-- START --
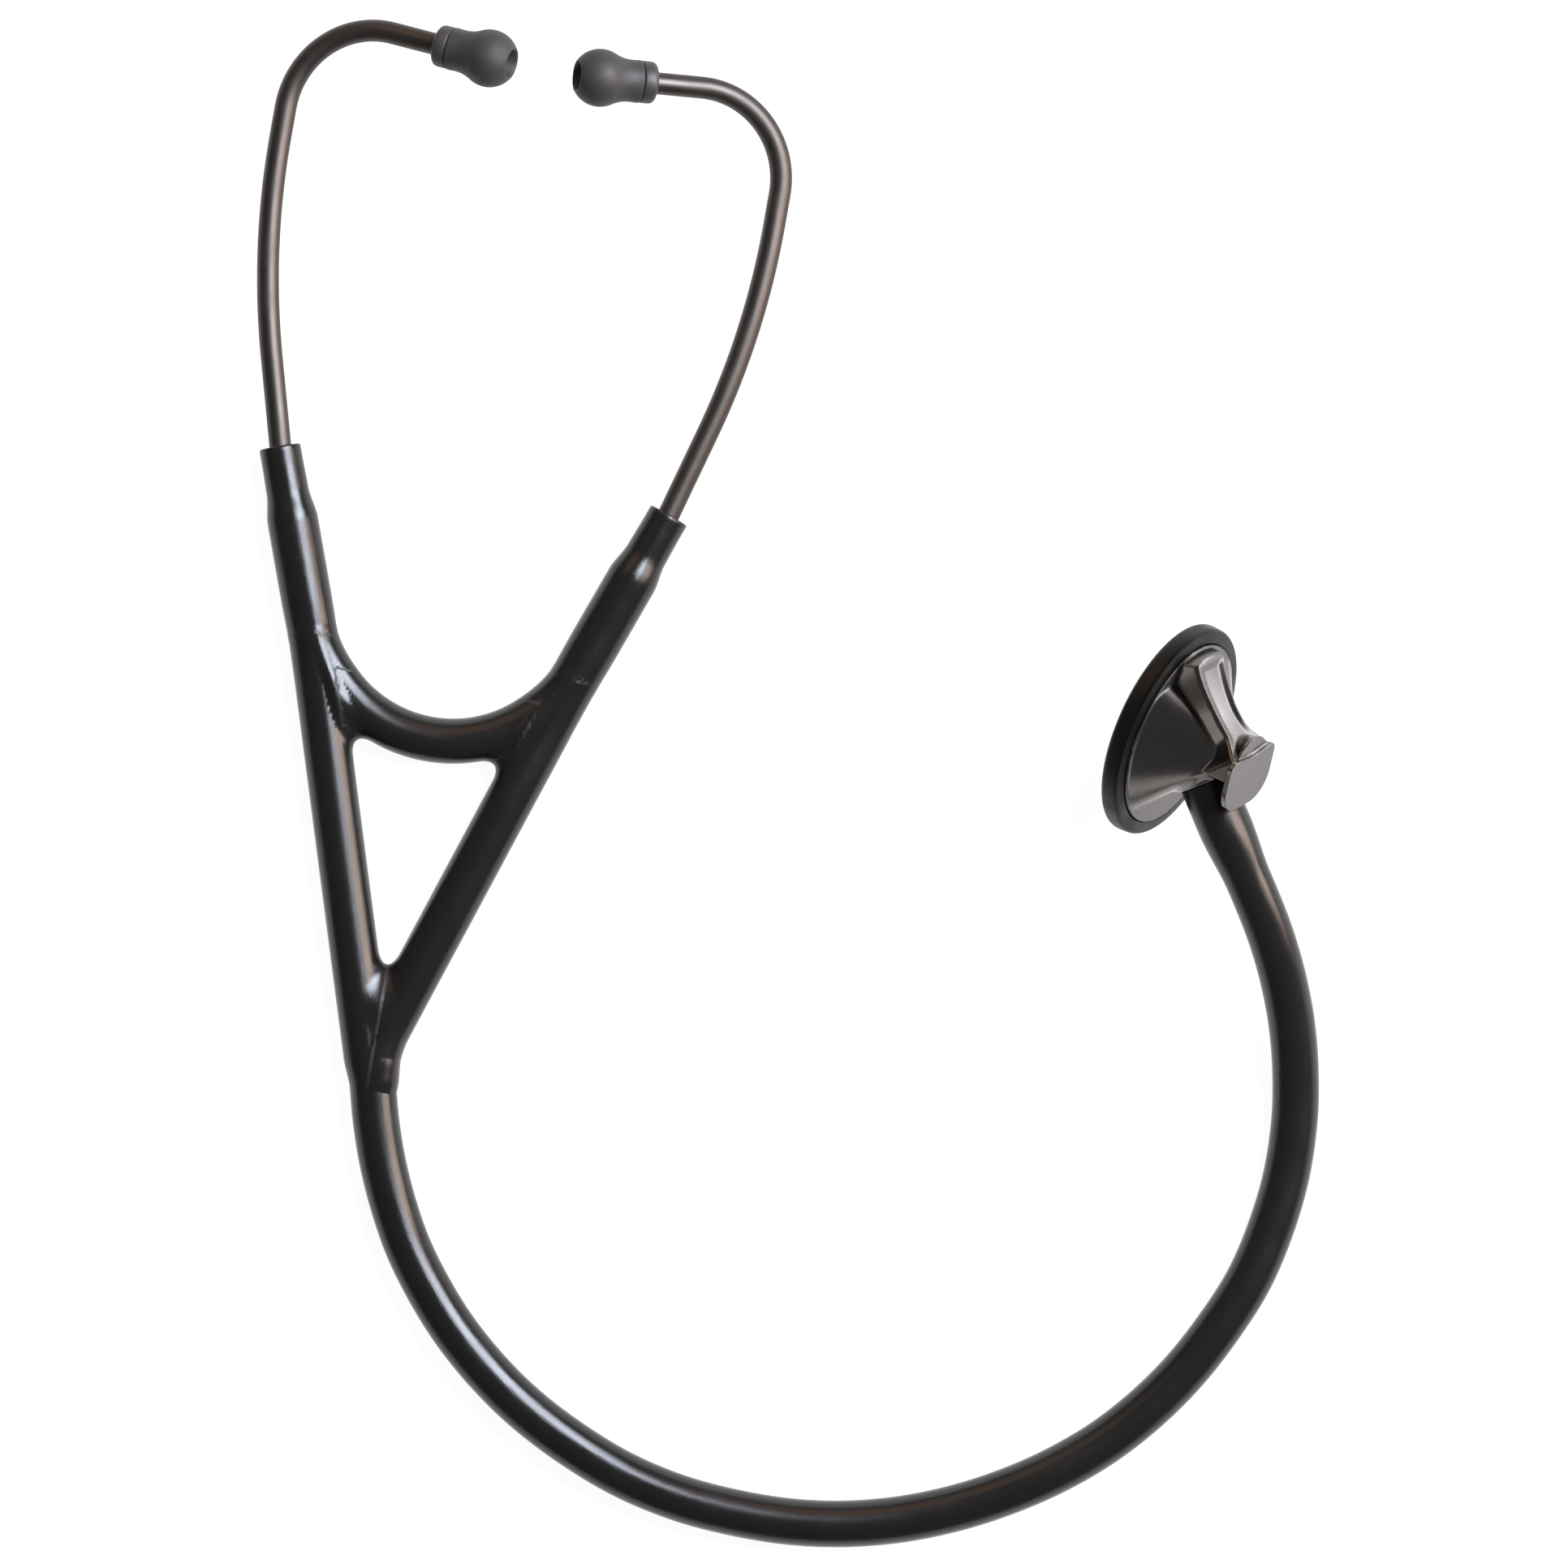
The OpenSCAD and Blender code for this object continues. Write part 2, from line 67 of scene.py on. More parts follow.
camera_data = bpy.data.cameras.new("camera")
camera = bpy.data.objects.new("camera", camera_data)
scene.collection.objects.link(camera)
camera_data.sensor_width = SENSOR_WIDTH
camera_data.lens = SENSOR_WIDTH * CAMERA_HEIGHT / PICTURE_WIDTH
camera_data.clip_end = 20.0
camera.location = (0.0050, -0.0540, CAMERA_HEIGHT + 0.012)
scene.camera = camera
print("lens, mm:", round(camera_data.lens))

# %% [markdown]
# ## Places
#
# The headset lies flat and turned by ten degrees. The chestpiece stands on the edge of its rim.
# Both are built in a frame of their own in millimetres, where they are symmetric, and one
# matrix each puts them where the frame says. The alternative, working out every point in the
# table's frame, would hide the symmetry that the real moulds and the lathe gave them.


# %% Matrices from millimetres to the table's frame
def turn(axis, degrees):
    """4x4 matrix of a turn about one axis."""
    c, s = math.cos(math.radians(degrees)), math.sin(math.radians(degrees))
    a, b = {"x": (1, 2), "y": (2, 0), "z": (0, 1)}[axis]
    m = np.eye(4)
    m[a, a] = m[b, b] = c
    m[b, a], m[a, b] = s, -s
    return m


def shift(x, y, z):
    """4x4 matrix of a move."""
    m = np.eye(4)
    m[:3, 3] = (x, y, z)
    return m


def apply(matrix, points):
    """Points moved by a 4x4 matrix."""
    points = np.asarray(points, float)
    return points @ matrix[:3, :3].T + matrix[:3, 3]


def unit(v):
    return v / np.linalg.norm(v)


JUNCTION = (-89.6, -116.2, 5.9)
HEADSET_TURN = -10
HOSE_END = (101.5, -53.5, 25.0)
STEM_FOOT = (8.3, 0, -9.45)
STEM_ANGLE = 40.5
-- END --
# Requirement
Print the listing above in its entirety, with every line exact.

# Correct answer
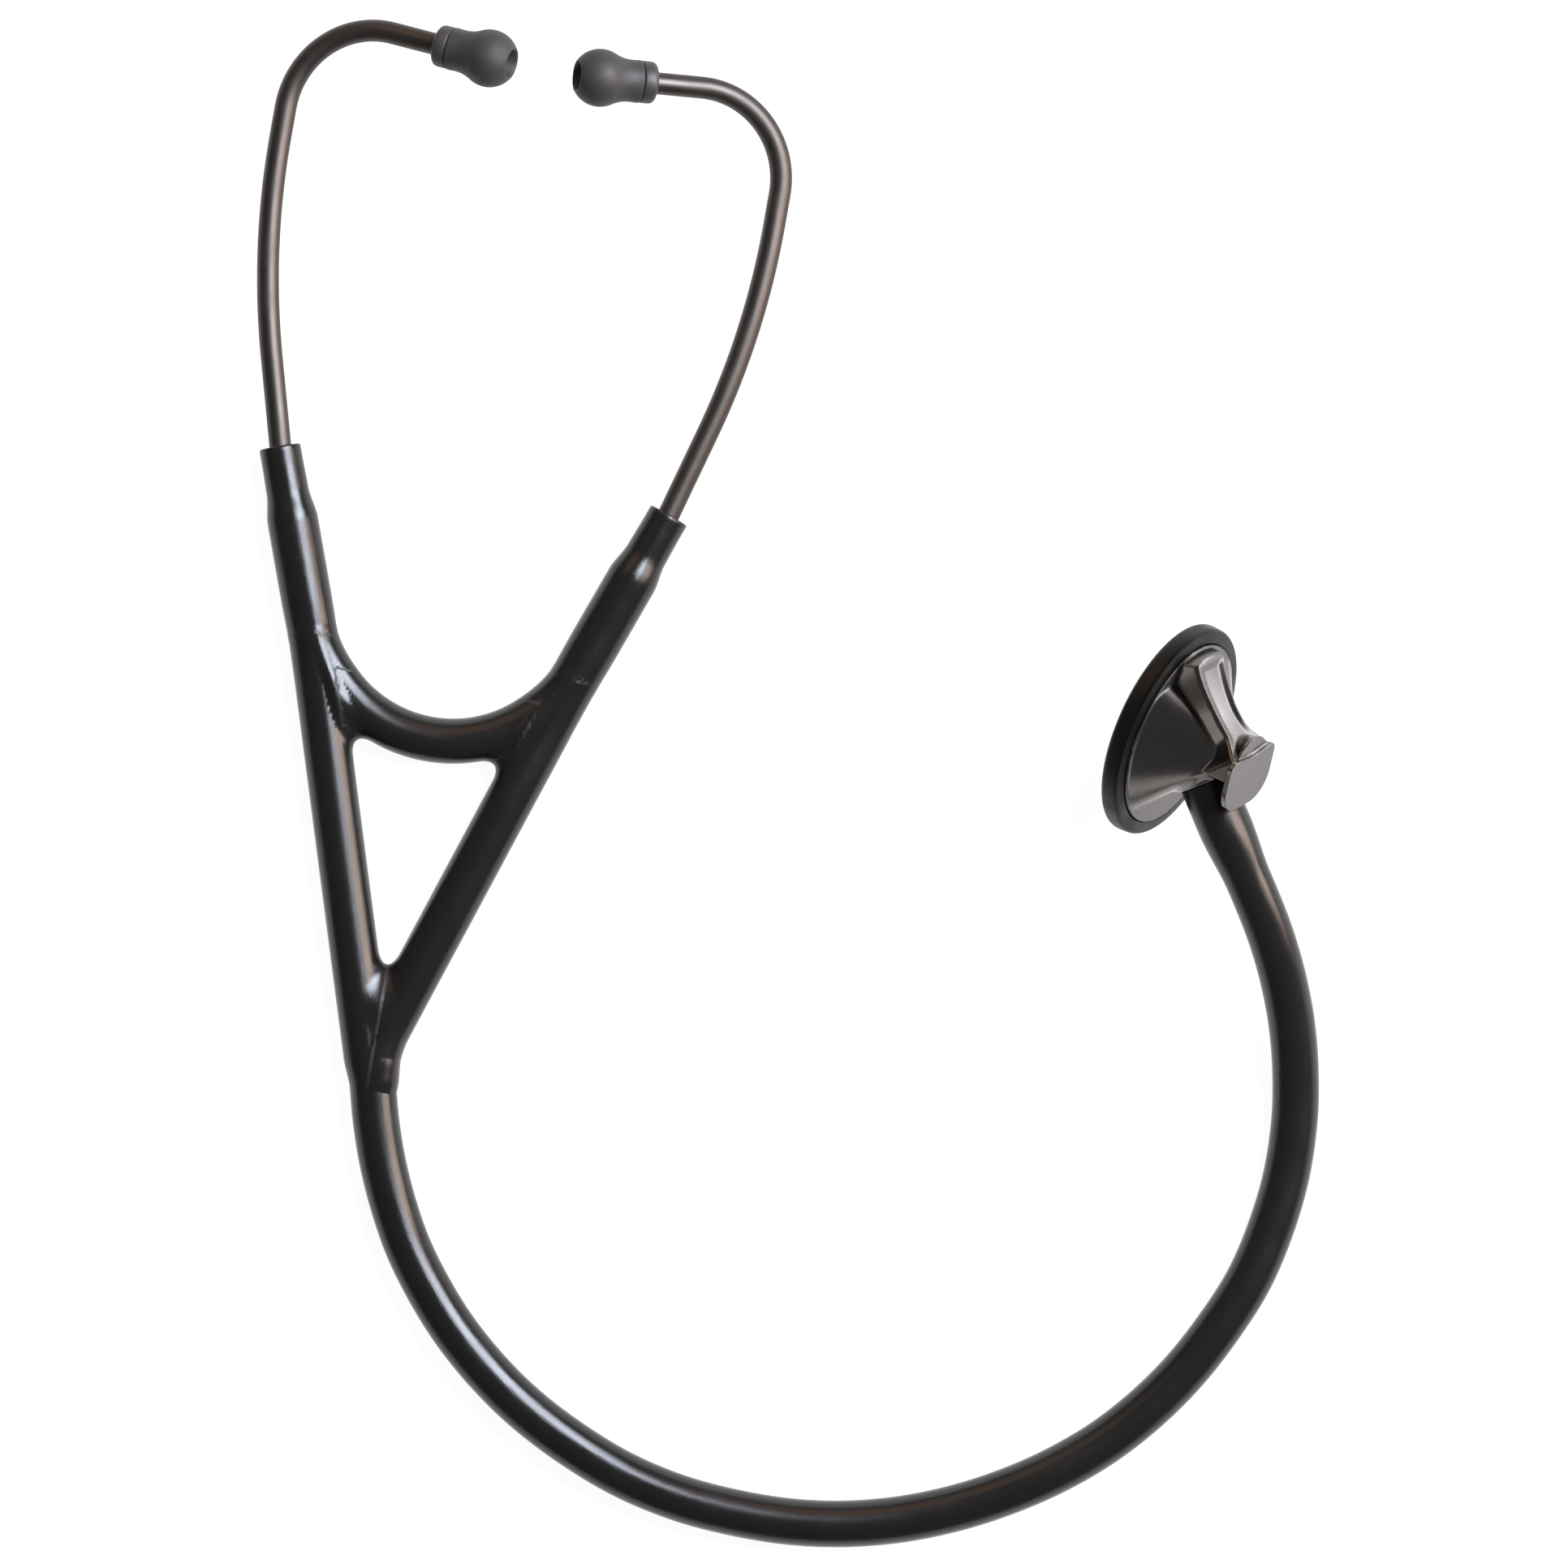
The OpenSCAD and Blender code for this object continues. Write part 2, from line 67 of scene.py on. More parts follow.
camera_data = bpy.data.cameras.new("camera")
camera = bpy.data.objects.new("camera", camera_data)
scene.collection.objects.link(camera)
camera_data.sensor_width = SENSOR_WIDTH
camera_data.lens = SENSOR_WIDTH * CAMERA_HEIGHT / PICTURE_WIDTH
camera_data.clip_end = 20.0
camera.location = (0.0050, -0.0540, CAMERA_HEIGHT + 0.012)
scene.camera = camera
print("lens, mm:", round(camera_data.lens))

# %% [markdown]
# ## Places
#
# The headset lies flat and turned by ten degrees. The chestpiece stands on the edge of its rim.
# Both are built in a frame of their own in millimetres, where they are symmetric, and one
# matrix each puts them where the frame says. The alternative, working out every point in the
# table's frame, would hide the symmetry that the real moulds and the lathe gave them.


# %% Matrices from millimetres to the table's frame
def turn(axis, degrees):
    """4x4 matrix of a turn about one axis."""
    c, s = math.cos(math.radians(degrees)), math.sin(math.radians(degrees))
    a, b = {"x": (1, 2), "y": (2, 0), "z": (0, 1)}[axis]
    m = np.eye(4)
    m[a, a] = m[b, b] = c
    m[b, a], m[a, b] = s, -s
    return m


def shift(x, y, z):
    """4x4 matrix of a move."""
    m = np.eye(4)
    m[:3, 3] = (x, y, z)
    return m


def apply(matrix, points):
    """Points moved by a 4x4 matrix."""
    points = np.asarray(points, float)
    return points @ matrix[:3, :3].T + matrix[:3, 3]


def unit(v):
    return v / np.linalg.norm(v)


JUNCTION = (-89.6, -116.2, 5.9)
HEADSET_TURN = -10
HOSE_END = (101.5, -53.5, 25.0)
STEM_FOOT = (8.3, 0, -9.45)
STEM_ANGLE = 40.5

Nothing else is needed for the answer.